Pea straw is often used as a cattle feedstuff but bean straw can be baled for bedding. It is very thick and brittle and this abrasiveness means it may not be suitable for younger pigs.

Units have had mixed results by using bean straw in sow and finisher systems. It holds no feed value and is unpalatable; pigs can eat up to 2kg of cereal straw a day but this cannot be achieved with bean straw.

Changing from cereal straw to bean straw to use up stocks can lead to vice issues so if using pea and bean straw be vigilant for any issues developing.

Woodchip/coarse wood shavings

Woodchip/coarse wood shavings (about 50mm in size) can sometimes be obtained from processing plants and joinery manufacture where it is a by-product. It can usually be obtained free of charge as the plant would need to pay around £50 per tonne to dispose of it at a landfill site; producers generally only need to pay the transport costs to get it to the farm. Home-grown wood or some types of recycled wood that can be chipped on the farm are likely to be the most cost-effective options.

Producers who have experience of using woodchip have not had problems with metal in the product as it is checked using magnets before leaving the plant. However, woodchip can sometimes contain small pieces of plastic or paper. Producers have also noted that pigs seem to thrive on woodchip and that the air quality is good as the coarse sawdust is extremely absorbent.

Fine sawdust is not a suitable bedding material as it can be dusty and potentially pose a health problem for workers and animals.

It is worth bearing in mind, however, that woodchip could become quite valuable from June 2011 onwards and possibly unfeasible for using as bedding because of the Renewable Heat Incentive Tariff, which will financially assist individuals who install renewable technologies which produce heat, this includes biomass boilers which burn solid biomass such as woodchip.

A waste exemption will need to be registered with the Environment Agency (EA) to use untreated waste wood as animal bedding. The exemption is U8 and further details can be found on the EA web site, the exemption is free of charge and can be registered online or on a paper form click here.

Shredded paper

Shredded paper is dust-free, costs little, is very absorbent and makes an excellent bedding material, especially in the farrowing house; it would be an ideal option for farms close to a recycling centre that had an abundance of this product.

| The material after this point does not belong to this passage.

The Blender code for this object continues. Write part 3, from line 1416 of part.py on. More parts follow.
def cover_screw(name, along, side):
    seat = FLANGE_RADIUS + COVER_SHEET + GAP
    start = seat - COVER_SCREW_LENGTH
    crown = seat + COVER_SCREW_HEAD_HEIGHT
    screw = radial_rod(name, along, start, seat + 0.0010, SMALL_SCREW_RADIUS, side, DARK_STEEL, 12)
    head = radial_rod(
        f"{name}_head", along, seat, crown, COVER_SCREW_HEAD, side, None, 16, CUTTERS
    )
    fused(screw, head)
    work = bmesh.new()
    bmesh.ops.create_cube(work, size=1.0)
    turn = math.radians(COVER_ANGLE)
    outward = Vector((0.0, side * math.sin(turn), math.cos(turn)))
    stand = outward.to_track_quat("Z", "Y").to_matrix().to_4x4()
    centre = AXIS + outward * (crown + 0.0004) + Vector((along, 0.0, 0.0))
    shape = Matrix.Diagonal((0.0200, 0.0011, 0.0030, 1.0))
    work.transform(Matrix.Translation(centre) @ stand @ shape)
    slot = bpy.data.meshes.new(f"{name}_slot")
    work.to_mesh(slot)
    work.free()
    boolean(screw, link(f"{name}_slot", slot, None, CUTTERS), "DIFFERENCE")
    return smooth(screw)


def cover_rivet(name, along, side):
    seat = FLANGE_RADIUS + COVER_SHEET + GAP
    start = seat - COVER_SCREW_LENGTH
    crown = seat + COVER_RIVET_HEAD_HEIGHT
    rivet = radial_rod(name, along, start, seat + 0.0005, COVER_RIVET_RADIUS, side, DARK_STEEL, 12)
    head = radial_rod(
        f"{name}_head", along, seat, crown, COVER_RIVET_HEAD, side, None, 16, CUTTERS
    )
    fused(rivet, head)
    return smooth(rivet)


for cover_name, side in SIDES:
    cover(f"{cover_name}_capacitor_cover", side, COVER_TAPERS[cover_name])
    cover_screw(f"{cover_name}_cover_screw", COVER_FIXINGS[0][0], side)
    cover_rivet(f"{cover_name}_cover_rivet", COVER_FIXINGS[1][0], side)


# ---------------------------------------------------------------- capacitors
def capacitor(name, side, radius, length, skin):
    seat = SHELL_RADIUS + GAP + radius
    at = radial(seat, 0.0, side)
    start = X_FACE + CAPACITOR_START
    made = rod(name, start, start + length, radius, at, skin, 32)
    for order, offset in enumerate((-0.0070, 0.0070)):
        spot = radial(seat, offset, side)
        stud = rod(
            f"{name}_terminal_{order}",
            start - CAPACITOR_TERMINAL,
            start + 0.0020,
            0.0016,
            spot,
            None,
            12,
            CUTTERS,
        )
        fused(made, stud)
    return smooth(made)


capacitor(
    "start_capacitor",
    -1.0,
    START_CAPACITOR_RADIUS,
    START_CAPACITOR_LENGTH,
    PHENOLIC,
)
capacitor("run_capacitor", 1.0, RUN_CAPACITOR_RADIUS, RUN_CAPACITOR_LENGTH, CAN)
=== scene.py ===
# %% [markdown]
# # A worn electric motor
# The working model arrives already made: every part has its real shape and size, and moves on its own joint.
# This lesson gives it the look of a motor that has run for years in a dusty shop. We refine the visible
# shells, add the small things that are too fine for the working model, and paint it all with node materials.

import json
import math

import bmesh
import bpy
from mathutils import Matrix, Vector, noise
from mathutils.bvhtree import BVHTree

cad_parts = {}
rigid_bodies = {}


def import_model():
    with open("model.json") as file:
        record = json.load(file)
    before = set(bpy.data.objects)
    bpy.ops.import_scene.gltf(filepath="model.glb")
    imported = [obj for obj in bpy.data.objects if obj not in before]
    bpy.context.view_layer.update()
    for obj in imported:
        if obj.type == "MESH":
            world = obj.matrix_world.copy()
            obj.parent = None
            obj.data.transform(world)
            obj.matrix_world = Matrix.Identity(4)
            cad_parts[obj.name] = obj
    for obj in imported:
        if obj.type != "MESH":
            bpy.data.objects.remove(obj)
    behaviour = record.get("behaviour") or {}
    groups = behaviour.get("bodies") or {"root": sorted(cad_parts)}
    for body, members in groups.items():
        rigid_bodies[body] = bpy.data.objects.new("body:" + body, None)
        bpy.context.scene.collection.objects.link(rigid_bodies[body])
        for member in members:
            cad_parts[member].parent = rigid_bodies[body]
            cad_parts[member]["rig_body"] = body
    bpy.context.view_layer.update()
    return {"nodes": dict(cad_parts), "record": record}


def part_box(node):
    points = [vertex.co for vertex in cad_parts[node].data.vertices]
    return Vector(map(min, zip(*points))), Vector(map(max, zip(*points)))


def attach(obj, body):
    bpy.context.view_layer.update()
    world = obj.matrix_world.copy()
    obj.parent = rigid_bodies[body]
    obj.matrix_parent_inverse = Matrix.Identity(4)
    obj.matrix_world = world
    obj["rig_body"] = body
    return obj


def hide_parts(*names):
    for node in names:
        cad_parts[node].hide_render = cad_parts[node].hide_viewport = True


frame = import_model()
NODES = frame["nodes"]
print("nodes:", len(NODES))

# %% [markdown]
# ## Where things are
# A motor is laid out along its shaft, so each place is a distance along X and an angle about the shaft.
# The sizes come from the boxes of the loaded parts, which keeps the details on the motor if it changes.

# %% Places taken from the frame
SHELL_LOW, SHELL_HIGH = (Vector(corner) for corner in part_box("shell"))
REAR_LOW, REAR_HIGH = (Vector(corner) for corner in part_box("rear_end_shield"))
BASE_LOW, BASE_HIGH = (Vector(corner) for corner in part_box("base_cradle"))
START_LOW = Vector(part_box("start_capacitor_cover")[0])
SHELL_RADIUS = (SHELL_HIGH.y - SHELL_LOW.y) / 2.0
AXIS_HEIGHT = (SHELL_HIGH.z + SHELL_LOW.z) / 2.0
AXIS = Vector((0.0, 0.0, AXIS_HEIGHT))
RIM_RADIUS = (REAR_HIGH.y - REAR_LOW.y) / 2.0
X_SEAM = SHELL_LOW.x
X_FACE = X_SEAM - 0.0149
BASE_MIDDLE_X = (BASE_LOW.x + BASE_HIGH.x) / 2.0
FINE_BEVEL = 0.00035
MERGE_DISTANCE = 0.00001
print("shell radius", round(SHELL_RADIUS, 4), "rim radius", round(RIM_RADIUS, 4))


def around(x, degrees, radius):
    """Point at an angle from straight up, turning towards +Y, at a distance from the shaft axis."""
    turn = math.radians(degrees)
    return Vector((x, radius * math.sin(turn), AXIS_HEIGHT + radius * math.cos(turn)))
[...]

It is light to handle and can be packaged in bales, which facilitates transportation.

Similarly, shredded tissue and tea bag material has excellent absorbency and hygienic properties, so could be an option if you are near a plentiful source.

Certain products cannot be used for bedding material, eg poultry litter, recycled rubber, glossy paper and woodchip produced from wood that has had chemical preservatives or glues.